Poster Number 30
Sunday, 5 October 2008
George R. Brown Convention Center, Exhibit Hall E
During the last 15 to 20 years the glaciated Mexican high mountains have lost some 30% or more of their glacier ice. Geologically these glaciers are important because they are the only mountain glaciers between Ecuador and Canada, and the only worldwide at 19° north latitude. We have drilled three shallow ice cores in the glaciers for chemical and isotopes analyze (two at Pico de Orizaba and one at Iztaccihuatl). A Ground Penetrating Radar (GPR) profile was archived using a 900 MHz antenna in order to asses the ice internal structure and thickness at the border of Jamapa Glacier at Pico de Orizaba. We used a GPR system Zond 12 C (by Radar Systems Inc). The GPR profile was oriented S20W and had a total length of 175 m. It was composed by 7 sections of 25 m length.

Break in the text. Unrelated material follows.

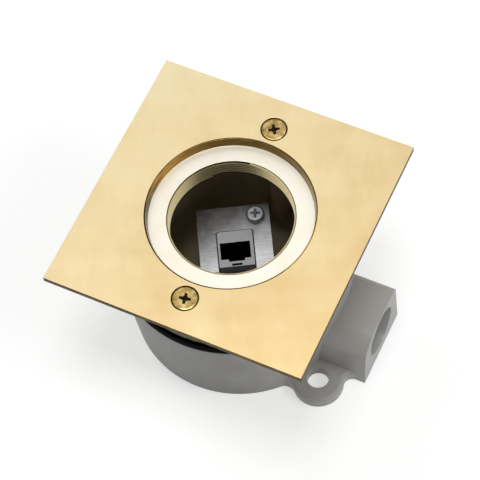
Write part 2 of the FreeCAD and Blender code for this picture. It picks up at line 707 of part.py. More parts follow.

According to the slope of the recorded diffraction hyperbolas the estimated velocity of propagation of electromagnetic waves was about 10.6 cm /ns (corresponding to a dielectric constant of 8). A coherent reflector was recorded approximately at 2.5 m depth that could be related to the frozen water depth. Moreover irregularities in the ground, cavities related to blocks and other slope deposits were also recorded for the first 2 m of depth. Such as those recorded between 5 to 10 m from the start of the GPR profile. Ice chemistry indicates some concentrations of Cl, NO3, SO4, Fe, Ni Cu, Zn, Pb and As, very likely from aerosols and atmospheric dust. We present correlations between this compounds and elements in the Iztaccihualt ice (relatively close to Mexico City atmospheric influence) and Pico de Orizaba ice (relatively far from any big city).